Ask the Class of 2020 to list the best qualities of their classmates and phrases like “deep thinkers” and “Midwest nice” are bound to spring up. It is a place, notes Adedimeji ‘Tade Idris, where “everyone has a voice.” That said, Christopher Scott is happy to add a new phrase to the Fisher Lexicon: uniquely compassionate.
“Fisher’s tight-knit, familiar MBA program has a unique tendency of creating more than just “cohorts,” but families of students who care deeply for one another and for the community around them,” he writes. “They spend the majority of their days finding ways to improve and lift up the students to the left and right of them. The atmosphere is best described as constructively competitive.”
APPLICATIONS AND GMATS UP
By the numbers, the Class of 2020 is a step forward over previous classes in most metrics. That starts with the number of applications. In a down year for American business schools altogether, Fisher boosted its number of applications during the 2017-2018 cycle by 32%. In the process, the school boosted class size to 94 students, all while dropping its acceptance rate a point to 36%.
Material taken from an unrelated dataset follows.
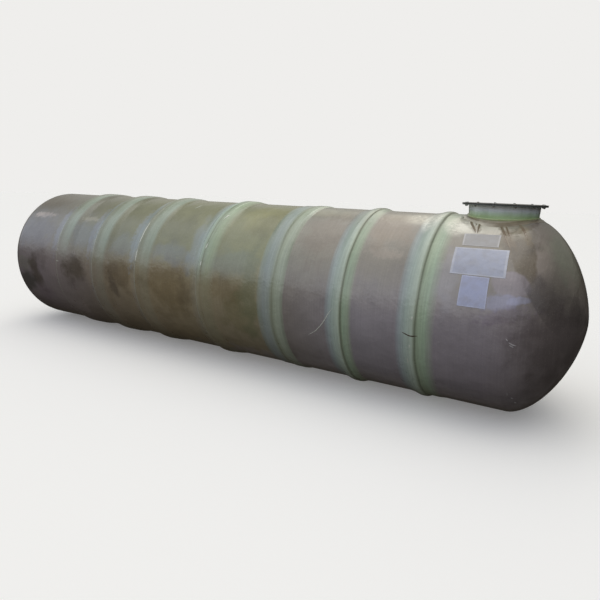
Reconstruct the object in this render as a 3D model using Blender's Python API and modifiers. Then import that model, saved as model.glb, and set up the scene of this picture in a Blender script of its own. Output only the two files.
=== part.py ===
"""Ribbed glass-fibre tank for burial, lying level, with one round manway.

Metres, +Z up.  The tank's long axis runs along X, and the manway stands near
the +X end.  The origin is on the floor, under the middle of the tank.
"""
import math

import bpy

# Driving dimensions of the shell
SHELL_RADIUS = 0.915        # outer radius between the ribs
WALL = 0.010                # thickness of the laminate
HALF_STRAIGHT = 3.303       # from mid-length to where each end starts to curve
END_DEPTH = 0.550           # how far a dished end reaches past its straight part
END_EXPONENT = 1.65         # fullness of the dished end's section, 2 is an ellipse
SEAM_X = 3.425              # where each end piece meets its barrel
JOINT_X = 1.005             # where the two half shells are butted together

# Ring stiffeners: foot centre, foot width, hump centre, hump width
RIBS = (
    (-2.305, 0.400, -2.275, 0.310),
    (-1.605, 0.400, -1.565, 0.300),
    (-0.855, 0.380, -0.825, 0.280),
    (0.095, 0.380, 0.125, 0.270),
    (1.785, 0.300, 1.790, 0.180),
    (2.550, 0.370, 2.510, 0.160),
)
RIB_FOOT = 0.005            # thickness of a rib's laminate foot
RIB_HUMP = 0.020            # height of the hump over the foot
HUMP_FLANK = 0.28           # share of the hump's width that each flank takes
HUMP_SHOULDER = 0.72        # height of the flank's knuckle, share of the hump
HUMP_LIP = 0.08             # height of the hump's outer edge, share of the hump

# Laminate over the butt joint
JOINT_WIDTH = 0.340
JOINT_THICKNESS = 0.013
JOINT_TAPER = 0.045         # width of the feathered edge on each side
JOINT_LIP = 0.2             # thickness of that edge, share of the band

# Manway
NECK_X = 3.023
NECK_RADIUS = 0.319
NECK_WALL = 0.012
COLLAR_RADIUS = 0.370       # outer radius of the laminate round the neck's base
COLLAR_THICKNESS = 0.008
FLANGE_RADIUS = 0.382
FLANGE_THICKNESS = 0.009
GASKET_THICKNESS = 0.003
LID_THICKNESS = 0.006
LID_TOP_OVER_SHELL = 0.122  # from the shell's crown up to the lid's top face
NECK_INSIDE = 0.830         # height over the tank's axis where the neck ends

GAP = 0.0003                # between pieces that touch
SIDES = 48                  # facets round every turned piece
END_STEPS = 8               # facets along a dished end's section
SHOULDER_STEPS = 3          # facets along the barrel's curved shoulder
SHARP_ANGLE = math.radians(30)
HALF_SIDE = math.pi / SIDES

# A ring's flat facets touch its true circle, so its corners lie further out
CORNER = 1 / math.cos(HALF_SIDE)

HUMP_RADIUS = SHELL_RADIUS + 2 * GAP + RIB_FOOT + RIB_HUMP
AXIS_Z = HUMP_RADIUS        # the humps' lowest facets rest on the floor
LID_TOP_Z = AXIS_Z + SHELL_RADIUS + LID_TOP_OVER_SHELL
LID_UNDER_Z = LID_TOP_Z - LID_THICKNESS
GASKET_UNDER_Z = LID_UNDER_Z - GAP - GASKET_THICKNESS
FLANGE_UNDER_Z = GASKET_UNDER_Z - GAP - FLANGE_THICKNESS
NECK_TOP_Z = FLANGE_UNDER_Z - GAP
NECK_FOOT_Z = AXIS_Z + NECK_INSIDE


def clear_scene():
    """Remove what the scene starts with."""
    for item in list(bpy.data.objects):
        bpy.data.objects.remove(item, do_unlink=True)


def new_collection(name):
    group = bpy.data.collections.new(name)
    bpy.context.scene.collection.children.link(group)
    return group


def material(name, colour, roughness, metallic=0.0):
    """A plain surface with one colour."""
    made = bpy.data.materials.new(name)
    made.use_nodes = True
    shader = made.node_tree.nodes["Principled BSDF"]
    shader.inputs["Base Color"].default_value = (*colour, 1.0)
    shader.inputs["Roughness"].default_value = roughness
    shader.inputs["Metallic"].default_value = metallic
    return made


def turned(name, profile, closed, group, look=None, lying=True):
    """Turn a profile of (radius, height) points into a solid.

    The points run down the outer side.  A closed profile makes a ring, and an
    open one starts and ends on the axis.  A lying piece has its height along
    X and a flat facet at its lowest point.
    """
    start = HALF_SIDE if lying else 0.0
    scale = CORNER if lying else 1.0
    points = [
        (r * scale * math.cos(start), r * scale * math.sin(start), height)
        for r, height in profile
    ]
    count = len(points)
    edges = [(i, i + 1) for i in range(count - 1)]
    if closed:
        edges.append((count - 1, 0))
    mesh = bpy.data.meshes.new(name)
    mesh.from_pydata(points, edges, [])
    body = bpy.data.objects.new(name, mesh)
    group.objects.link(body)
    screw = body.modifiers.new("turn", "SCREW")
    screw.axis = "Z"
    screw.angle = 2 * math.pi
    screw.steps = SIDES
    screw.render_steps = SIDES
    screw.use_merge_vertices = True
    screw.merge_threshold = 0.0001
    screw.use_smooth_shade = True
    if lying:
        body.rotation_euler = (0.0, math.pi / 2, 0.0)
        body.location = (0.0, 0.0, AXIS_Z)
    else:
        body.location = (NECK_X, 0.0, 0.0)
    if look:
        mesh.materials.append(look)
    return body


def boolean(body, other, operation="DIFFERENCE"):
    step = body.modifiers.new(operation.lower(), "BOOLEAN")
    step.operation = operation
    step.solver = "EXACT"
    step.object = other


def as_cutter(body):
    body.hide_render = True
    body.display_type = "WIRE"
    return body


def end_profile(inset, start_x):
    """Section of a dished end from start_x to its pole, inset from outside.

    (radius / R) ** n + (reach / depth) ** n = 1, with n the end's exponent.
    """
    radius = SHELL_RADIUS - inset
    depth = END_DEPTH - inset
    reach = (start_x - HALF_STRAIGHT) / depth
    first = math.asin(reach ** (END_EXPONENT / 2))
    last = math.pi / 2
    points = []
    for i in range(END_STEPS + 1):
        angle = first + (last - first) * i / END_STEPS
        x = HALF_STRAIGHT + depth * math.sin(angle) ** (2 / END_EXPONENT)
        r = radius * max(math.cos(angle), 0.0) ** (2 / END_EXPONENT)
        points.append((r, x))
    points[-1] = (0.0, points[-1][1])
    return points


def shoulder_profile(inset, end_x):
    """Section of the barrel's curved shoulder, from the straight to end_x."""
    radius = SHELL_RADIUS - inset
    depth = END_DEPTH - inset
    points = []
    for i in range(SHOULDER_STEPS + 1):
        x = HALF_STRAIGHT + (end_x - HALF_STRAIGHT) * i / SHOULDER_STEPS
        fall = ((x - HALF_STRAIGHT) / depth) ** END_EXPONENT
        points.append((radius * (1 - fall) ** (1 / END_EXPONENT), x))
    return points


def end_piece(name, side, group, look):
    """A dished end: outer side from its pole to the seam, and back inside."""
    outer = end_profile(0.0, SEAM_X + GAP)
    inner = end_profile(WALL, SEAM_X + GAP)
    profile = list(reversed(outer)) + inner
    if side < 0:
        profile = [(r, -x) for r, x in reversed(profile)]
    return turned(name, profile, False, group, look)


def barrel(name, side, joint_x, group, look):
    """Half a shell: a straight tube whose outer end starts to curve in."""
    outer = shoulder_profile(0.0, SEAM_X)
    inner = shoulder_profile(WALL, SEAM_X)
    rim = joint_x * side
    profile = list(reversed(outer)) + [(SHELL_RADIUS, rim), (SHELL_RADIUS - WALL, rim)] + inner
    if side < 0:
        profile = [(r, -x) for r, x in reversed(profile)]
    return turned(name, profile, True, group, look)


def ring(name, centre, widths, heights, base, group, look):
    """A ring round the shell whose section is symmetric about its middle.

    widths and heights give half the section, from its crest to its foot.
    """
    right = [(base + h, centre + w / 2) for w, h in zip(widths, heights)]
    left = [(base + h, centre - w / 2) for w, h in zip(widths, heights)]
    return turned(name, list(reversed(right)) + left, True, group, look)


def upright_ring(name, outer, inner, low, high, group, look):
    profile = [(outer, high), (outer, low), (inner, low), (inner, high)]
    return turned(name, profile, True, group, look, lying=False)


def upright_disc(name, radius, low, high, group, look=None):
    """A flat round plate or plug on the manway's axis."""
    bpy.ops.mesh.primitive_cylinder_add(
        vertices=SIDES,
        radius=radius,
        depth=high - low,
        location=(NECK_X, 0.0, (low + high) / 2),
    )
    body = bpy.context.object
    body.name = name
    for owner in list(body.users_collection):
        owner.objects.unlink(body)
    group.objects.link(body)
    if look:
        body.data.materials.append(look)
    return body


def make_shell(tank, tools):
    olive = material("olive polyester laminate", (0.20, 0.20, 0.12), 0.42)
    mauve = material("mauve polyester laminate", (0.19, 0.16, 0.15), 0.36)
    grey = material("grey polyester laminate", (0.16, 0.15, 0.16), 0.36)
    end_piece("left_end_dome", -1, tank, grey)
    barrel("left_barrel", -1, JOINT_X - GAP / 2, tank, olive)
    right = barrel("right_barrel", 1, JOINT_X + GAP / 2, tank, mauve)
    end_piece("right_end_dome", 1, tank, mauve)
    hole = as_cutter(upright_disc("neck_hole", NECK_RADIUS + GAP, NECK_FOOT_Z - WALL, LID_TOP_Z, tools))
    boolean(right, hole)


def make_ribs(tank, tools):
    green = material("pale green glass band", (0.26, 0.33, 0.26), 0.40)
    base = SHELL_RADIUS + GAP
    trim = as_cutter(upright_disc("collar_clearance", COLLAR_RADIUS + GAP, AXIS_Z, LID_TOP_Z, tools))
    for number, (foot_x, foot_width, hump_x, hump_width) in enumerate(RIBS, start=1):
        foot = ring(
            f"rib_foot_{number}", foot_x, (foot_width, foot_width), (RIB_FOOT, 0.0), base, tank, green
        )
        if foot_x + foot_width / 2 > NECK_X - COLLAR_RADIUS:
            boolean(foot, trim)
        flank = hump_width * HUMP_FLANK
        widths = (hump_width - 2 * flank, hump_width - flank, hump_width, hump_width)
        heights = (RIB_HUMP, RIB_HUMP * HUMP_SHOULDER, RIB_HUMP * HUMP_LIP, 0.0)
        ring(f"rib_{number}", hump_x, widths, heights, base + RIB_FOOT + GAP, tank, green)
    widths = (JOINT_WIDTH - 2 * JOINT_TAPER, JOINT_WIDTH, JOINT_WIDTH)
    heights = (JOINT_THICKNESS, JOINT_THICKNESS * JOINT_LIP, 0.0)
    ring("joint_band", JOINT_X, widths, heights, base, tank, green)


def make_collar(tank, tools):
    """The laminate that wraps the neck's base, a patch of an outer skin."""
    resin = material("brown resin laminate", (0.16, 0.15, 0.09), 0.34)
    low_x = NECK_X - COLLAR_RADIUS - COLLAR_THICKNESS
    inner = [(r + GAP, x) for r, x in shoulder_profile(0.0, SEAM_X)]
    outer = [(r + COLLAR_THICKNESS, x) for r, x in inner]
    profile = list(reversed(outer))
    profile += [(outer[0][0], low_x), (inner[0][0], low_x)]
    profile += inner
    collar = turned("manway_collar", profile, True, tank, resin)
    keep = as_cutter(
        upright_ring("collar_outline", COLLAR_RADIUS, NECK_RADIUS + GAP, AXIS_Z, LID_TOP_Z, tools, None)
    )
    boolean(collar, keep, "INTERSECT")


def make_manway(tank):
    glass = material("blue-green glass laminate", (0.16, 0.22, 0.19), 0.36)
    rubber = material("black rubber sheet", (0.02, 0.02, 0.02), 0.7)
    paint = material("black painted steel", (0.02, 0.02, 0.022), 0.45)
    bore = NECK_RADIUS - NECK_WALL
    upright_ring("manway_neck", NECK_RADIUS, bore, NECK_FOOT_Z, NECK_TOP_Z, tank, glass)
    flange_top = FLANGE_UNDER_Z + FLANGE_THICKNESS
    upright_ring("manway_flange", FLANGE_RADIUS, bore, FLANGE_UNDER_Z, flange_top, tank, glass)
    gasket_top = GASKET_UNDER_Z + GASKET_THICKNESS
    upright_ring("manway_gasket", FLANGE_RADIUS, bore, GASKET_UNDER_Z, gasket_top, tank, rubber)
    upright_disc("manway_lid", FLANGE_RADIUS, LID_UNDER_Z, LID_TOP_Z, tank, paint)


def shade_round(group):
    """Turn each piece's modifiers into its mesh, shaded smooth but at its edges."""
    scene = bpy.context.evaluated_depsgraph_get()
    finished = {
        body: bpy.data.meshes.new_from_object(body.evaluated_get(scene))
        for body in group.objects
    }
    for body, mesh in finished.items():
        body.modifiers.clear()
        body.data = mesh
        mesh.name = body.name
        mesh.shade_smooth()
        mesh.set_sharp_from_angle(angle=SHARP_ANGLE)


def main():
    clear_scene()
    tank = new_collection("ribbed underground tank")
    tools = new_collection("cutters")
    make_shell(tank, tools)
    make_ribs(tank, tools)
    make_collar(tank, tools)
    make_manway(tank)
    shade_round(tank)


main()
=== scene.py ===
# %% [markdown]
# # A glass-fibre tank for burial
#
# The real tank is laid up by hand and by winding: glass fibre soaked in polyester resin, in two
# half shells that are butted together and wrapped. Six ring ribs, each a band of laminate over a
# light former, keep it round under the soil. A round manway stands at one end, under a bolted lid.
#
# The solid model gives every piece its place. This script gives the pieces their surfaces: each is
# a function of two parameters, worked out as whole arrays, and each finish is made from nodes.

# %% Load the solid model and read its sizes
import math

import bpy
import numpy as np
from mathutils import Matrix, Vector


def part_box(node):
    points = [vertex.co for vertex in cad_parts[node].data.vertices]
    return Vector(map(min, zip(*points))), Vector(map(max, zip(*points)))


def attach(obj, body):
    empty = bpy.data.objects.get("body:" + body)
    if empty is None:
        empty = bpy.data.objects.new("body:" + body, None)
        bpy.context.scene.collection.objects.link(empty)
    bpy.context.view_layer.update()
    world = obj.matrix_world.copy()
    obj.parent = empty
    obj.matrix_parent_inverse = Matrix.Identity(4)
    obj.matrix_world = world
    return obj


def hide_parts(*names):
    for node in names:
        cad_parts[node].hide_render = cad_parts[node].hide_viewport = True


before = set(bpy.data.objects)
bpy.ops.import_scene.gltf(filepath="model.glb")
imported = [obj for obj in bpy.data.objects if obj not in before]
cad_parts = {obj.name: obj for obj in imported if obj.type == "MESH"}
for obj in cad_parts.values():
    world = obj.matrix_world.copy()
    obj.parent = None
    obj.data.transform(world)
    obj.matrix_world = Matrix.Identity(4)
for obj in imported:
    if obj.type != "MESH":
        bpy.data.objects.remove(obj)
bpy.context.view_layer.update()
ROOT = "root"

barrel_low, barrel_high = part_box("left_barrel")
SHELL_RADIUS = barrel_high.y
AXIS_Z = (barrel_low.z + barrel_high.z) / 2
POLE_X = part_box("right_end_dome")[1].x
SEAM_X = (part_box("right_barrel")[1].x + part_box("right_end_dome")[0].x) / 2
JOINT_X = (barrel_high.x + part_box("right_barrel")[0].x) / 2
print(f"shell {2 * SHELL_RADIUS:.3f} m across, {2 * POLE_X:.3f} m long, axis {AXIS_Z:.3f} m up")

# %% [markdown]
# ## Colours and nodes
#
# Colours are easiest to name as sRGB hex values, but a shader works with linear light, so one
# function turns one into the other. Another adds a node, its settings and its links in one call,
# which keeps a material's recipe short enough to read. Two steps come up in nearly every recipe:
# shares that are multiplied, and a colour that a noise makes lighter and darker.

# %% Helpers for materials
NOISE_RANGE = (0.3, 0.7)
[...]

It gets better, with average GMATs rising from 670 to 676 over the past year (though average GPAs slipped fro 3.47 to 3.44). GMAT scores also stretched from 600-740 in the 80% range. In addition, the percentage of international students jumped by four points to 29%, with the class share of women holding steady at 32%. Overall, the class includes students from 20 states and 12 countries, including Brazil, Pakistan, the Ukraine, and Vietnam.
Those aren’t the only numbers that impress. The Class of 2018, for example, notched a 95% placement rate within three months of graduation. According to U.S. News’ annual survey, business school academics ranked the program’s supply chain and operations programs among the ten best in the United States. In addition, the program trends towards being among the more generous with three-quarters of full-time students receiving merit-based funding according to the school.